There’s a long list of possible causes. While sometimes helpful evidence can be found with the symptom absent, it’s usually necessary to catch it in the act long enough to run the appropriate test. Intermittent problems are very frustrating for everyone involved.
From the description, it appears to be heat related, which generally means an electronic part is failing. Still a long list.
The crank sensor is indeed one of the possibilities. It is not in the control unit (ECU). It can’t be–it has to be next to the crankshaft.
The improvement for a week with the replacement ECU may be a significant clue, but by itself is not enough info to narrow it down. I’ve got to wonder, though, about the “90% sure” thinking. While a faulty ECU is one of the possibilities, in my experience they seldom fail, especially with this particular symptom.
I’ve never heard of a humidity sensor on an automotive electronic control system.
Modern cars, with fuel injection and high-pressure fuel pumps, virtually never experience vapor lock.
While a number of relays are on the suspect list, I’m not aware of any common failure on GM cars akin to the problem with main relays on Hondas. I would think in this case it’s much more likely something under the hood, being affected by engine heat.
Since it cranks, we can rule out a faulty starter.
Spark, fuel, and compression are generally listed as the three things required for an engine to run. Oxygen is of course needed, but since as mentioned it’s essentially always readily available, it’s not included in that list (if it were included, the list would have four items).
Leaking fuel injector(s) is also indeed a possibility.
This car has distributorless ignition, hence no distributor cap.
As I mentioned above, proper diagnosis with testing is usually not possible unless the symptom is present. Diagnosis by logic, experience, and parts replacement sometimes works, but as you’ve found out can get mighty expensive if incorrect guesses are made.

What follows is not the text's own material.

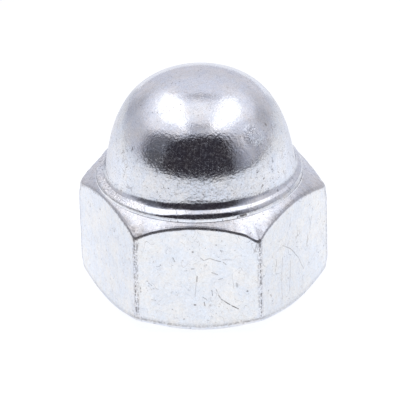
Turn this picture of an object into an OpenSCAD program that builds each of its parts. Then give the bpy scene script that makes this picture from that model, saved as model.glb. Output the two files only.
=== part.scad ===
// Cap nut, M10, 17 mm across flats: a hexagon with a rounded shoulder and a
// dome above it, and a blind threaded hole that opens at the flat bottom face.
// One piece. Millimetres, +Z up. The origin is the middle of the bottom face,
// on the thread's axis. Two corners of the hexagon point along X, and two
// flats face -Y and +Y.

// Which sub-part to draw

/* [Hexagon] */
// Distance across the flats
across_flats = 17; // [16:0.1:19]
// Height of the hexagon, up to the foot of the shoulder
hex_height = 9.7; // [8.5:0.1:11]
// Slope of the chamfer above the flats, from level
top_chamfer_angle = 34; // [24:1:40]
// Diameter of the flat bottom face
bearing_dia = 15.8; // [14.8:0.1:15.9]
// Slope of the chamfer below the flats, from level
bottom_chamfer_angle = 35; // [24:1:40]

/* [Shoulder] */
// Largest diameter of the shoulder, at its foot
shoulder_dia = 16.3; // [15.6:0.1:16.5]
// Radius of the rounded outer edge
shoulder_round = 0.95; // [0.75:0.05:1.1]
// Radius of the hollow where the shoulder runs into the dome
shoulder_fillet = 1.45; // [1.25:0.05:1.6]
// Steepest lean of the shoulder's surface: the angle of its normal above level
shoulder_lean = 47.5; // [45:0.5:52]
// How far the dome and shoulder sit to one side of the hexagon, along -X
head_offset = 0.15; // [0:0.05:0.3]

/* [Dome] */
// Height of the whole nut
overall_height = 18.3; // [18.2:0.1:19.2]
// Height at which the straight part of the dome's wall ends
wall_top = 13; // [12.6:0.1:13.1]
// Inward lean of that wall from upright
wall_draft = 11.5; // [10.5:0.5:14]
// Radius of the dome between its wall and its crown
dome_shoulder_radius = 6.4; // [5.6:0.1:6.5]

/* [Threaded hole] */
// Diameter over the thread's crests, which is the tapping size
minor_dia = 8.5; // [8.4:0.01:8.68]
// Depth of the round wall from the bottom face
hole_depth = 13.2; // [11.5:0.1:13.6]
// Diameter of the lead-in at the mouth
mouth_dia = 10.8; // [10.2:0.1:11.2]
// Included angle of the lead-in
mouth_angle = 120; // [90:1:120]
// Included angle of the drill point at the hole's end
drill_angle = 118; // [110:1:140]

/* [Hidden] */
$fn = 96;
steel = [0.80, 0.81, 0.84];

af2 = across_flats / 2;
corner = af2 / cos(30);
foot_r = shoulder_dia / 2;
bear_r = bearing_dia / 2;

// Where the two chamfer cones pass the corner of the hexagon
top_drop = (corner + 1 - foot_r) * tan(top_chamfer_angle);
bottom_rise = (corner + 1 - bear_r) * tan(bottom_chamfer_angle);

// A point at angle a and distance r from a centre c
function at(c, r, a) = [c[0] + r * cos(a), c[1] + r * sin(a)];

// The head's outline, from the foot of the shoulder to the top of the dome
c1 = [foot_r - shoulder_round, hex_height];
p1 = at(c1, shoulder_round, shoulder_lean);
c2 = at(p1, shoulder_fillet, shoulder_lean);
p2 = at(c2, -shoulder_fillet, wall_draft);
p3 = [p2[0] - (wall_top - p2[1]) * tan(wall_draft), wall_top];
c3 = at(p3, -dome_shoulder_radius, wall_draft);
h3 = overall_height - dome_shoulder_radius;
crown_z = (h3 * h3 - c3[0] * c3[0] - c3[1] * c3[1]) / (2 * (h3 - c3[1]));
crown_r = overall_height - crown_z;
crown_a = atan2(c3[1] - crown_z, c3[0]);

core_z = hex_height - 3;
mouth_h = (mouth_dia - minor_dia) / 2 / tan(mouth_angle / 2);
drill_h = minor_dia / 2 / tan(drill_angle / 2);

// Rounds that run into each other lap by this much, so that the joined solid
// has one clean edge there
lap = 0.001;
crown_foot = crown_z + crown_r * sin(crown_a);

// Half the head's section, on the +X side of its axis
module head_section() {
    // the middle, hollowed out where the shoulder runs into the wall
    difference() {
        polygon([
            [0, core_z], [c1[0], core_z], c1, c2,
            at(c2, -(shoulder_fillet - lap), wall_draft), p3, c3, [0, c3[1]]
        ]);
        translate(c2) circle(r = shoulder_fillet);
    }
    // the rounded outer edge
    translate(c1) circle(r = shoulder_round + lap);
    // the dome above its wall
    intersection() {
        translate(c3) circle(r = dome_shoulder_radius + lap);
        translate([0, core_z]) square([foot_r, overall_height]);
    }
    // the crown
    intersection() {
        translate([0, crown_z]) circle(r = crown_r);
        translate([0, crown_foot]) square([foot_r, overall_height]);
    }
}

// The hexagonal bar, chamfered above about the head's axis and below about
// its own
module hexagon() {
    intersection() {
        cylinder(h = hex_height, r = corner, $fn = 6);
        translate([-head_offset, 0, 0]) rotate_extrude() polygon([
            [0, -1], [corner + 1, -1],
            [corner + 1, hex_height - top_drop],
            [foot_r, hex_height], [0, hex_height]
        ]);
        rotate_extrude() polygon([
            [0, 0], [bear_r, 0], [corner + 1, bottom_rise],
            [corner + 1, hex_height + 1], [0, hex_height + 1]
        ]);
    }
}

module head() {
    translate([-head_offset, 0, 0]) rotate_extrude() head_section();
}

// The tapped hole, drawn at the diameter over the thread's crests
module hole() {
    rotate_extrude() polygon([
        [0, -1], [mouth_dia / 2 + tan(mouth_angle / 2), -1],
        [minor_dia / 2, mouth_h], [minor_dia / 2, hole_depth],
        [0, hole_depth + drill_h]
    ]);
}

module cap_nut() {
    color(steel) difference() {
        union() {
            hexagon();
            head();
        }
        hole();
    }
}

cap_nut();
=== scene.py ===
import math

import bpy
import numpy as np
from mathutils import Matrix, Vector


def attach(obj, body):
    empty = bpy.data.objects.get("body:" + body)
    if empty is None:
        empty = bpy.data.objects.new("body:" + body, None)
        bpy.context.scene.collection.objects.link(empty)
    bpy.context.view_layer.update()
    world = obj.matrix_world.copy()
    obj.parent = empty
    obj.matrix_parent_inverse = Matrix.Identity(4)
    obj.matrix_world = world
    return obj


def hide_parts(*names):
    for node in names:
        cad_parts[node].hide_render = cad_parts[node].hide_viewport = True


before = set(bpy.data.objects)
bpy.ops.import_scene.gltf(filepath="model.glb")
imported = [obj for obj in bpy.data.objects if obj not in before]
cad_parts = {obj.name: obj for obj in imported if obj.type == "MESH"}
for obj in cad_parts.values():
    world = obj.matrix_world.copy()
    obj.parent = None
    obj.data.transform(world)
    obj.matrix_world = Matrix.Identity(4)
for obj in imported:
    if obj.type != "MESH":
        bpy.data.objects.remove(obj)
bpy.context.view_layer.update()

# ---------------------------------------------------------------------------
# The nut's sizes, in millimetres, as in the part's construction
# ---------------------------------------------------------------------------
AF2 = 8.5  # half the distance across the flats
HEX_H = 9.7  # height of the hexagon
TOP_A = math.radians(34)  # chamfer above the flats
BOT_A = math.radians(35)  # chamfer below the flats
BEAR_R = 7.9  # flat bottom face
FOOT_R = 8.15  # foot of the shoulder
WALL_R, WALL_Z = 7.418, 11.026  # a point near the foot of the dome's wall
WALL_TOP = 12.59
DRAFT = math.radians(11.6)
DOME_ARCS = ((9.26, 30), (5.16, 60), (7.25, 76))  # radius, and the tilt it ends at
HOLE_R = 4.25
HOLE_D = 13.2
MOUTH_R = 5.4
PITCH = 1.5
THREAD_DEPTH = 0.78


# ---------------------------------------------------------------------------
# Smooth random fields, the same on every run
# ---------------------------------------------------------------------------
def field(p, scale, seed):
    """Smooth value noise in -1..1 at points p (n, 3), with cells of 1/scale mm."""
    q = np.asarray(p, float) * scale + 100.0
    i = np.floor(q).astype(np.int64)
    f = q - i
    f = f * f * (3 - 2 * f)
    out = np.zeros(len(q))
    for dx in (0, 1):
        for dy in (0, 1):
            for dz in (0, 1):
                h = (
                    (i[:, 0] + dx) * 374761393
                    + (i[:, 1] + dy) * 668265263
                    + (i[:, 2] + dz) * 2147483647
                    + seed * 144665
                )
                h = (h ^ (h >> 13)) * 1274126177
                h = (h ^ (h >> 16)) & 0xFFFFFF
                v = h / float(0xFFFFFF) * 2 - 1
                w = (
                    (f[:, 0] if dx else 1 - f[:, 0])
                    * (f[:, 1] if dy else 1 - f[:, 1])
                    * (f[:, 2] if dz else 1 - f[:, 2])
                )
                out += v * w
    return out


def smooth(a, b, x):
    t = np.clip((x - a) / (b - a), 0, 1)
    return t * t * (3 - 2 * t)


# ---------------------------------------------------------------------------
# Directions around the axis: close together at the six corners
# ---------------------------------------------------------------------------
def directions():
    near = [0.0, 0.3, 0.6, 0.95, 1.35, 1.8, 2.3, 2.9, 3.6, 4.5]
    half = near + list(np.linspace(5.6, 30.0, 19))
    out = []
    for k in range(6):
        c = 60.0 * k
        for d in half[:-1]:
            out.append(c + d)
        for d in reversed(half[1:]):
            out.append(c + 60.0 - d)
    return np.radians(np.array(out))


PHI = directions()
DEG = np.degrees(PHI)
N = len(PHI)
COS, SIN = np.cos(PHI), np.sin(PHI)
OFF_CORNER = np.abs((DEG + 30) % 60 - 30)  # degrees from the nearest corner
Z_TOP, Z_BOT = 8.54, 1.34  # the corners' ends, at the two chamfers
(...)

The dealer mechanics may be aware of a “pattern failure” typical of this car, which could give them a leg up if the symptoms won’t occur for them. But it sounds to me like the key issue here is getting the car to act up when and where tests can be run on it. It might be helpful to very carefully review the conditions under which the problem happens, and suggest that they try to duplicate those conditions as exactly as possible–e.g., drive it for 5 miles rather than just let it run. Description of symptoms is usually much more helpful to professional mechanics than a list of likely or possible causes. If they’re worth their salt, they know more possible and likely causes than you can present to them.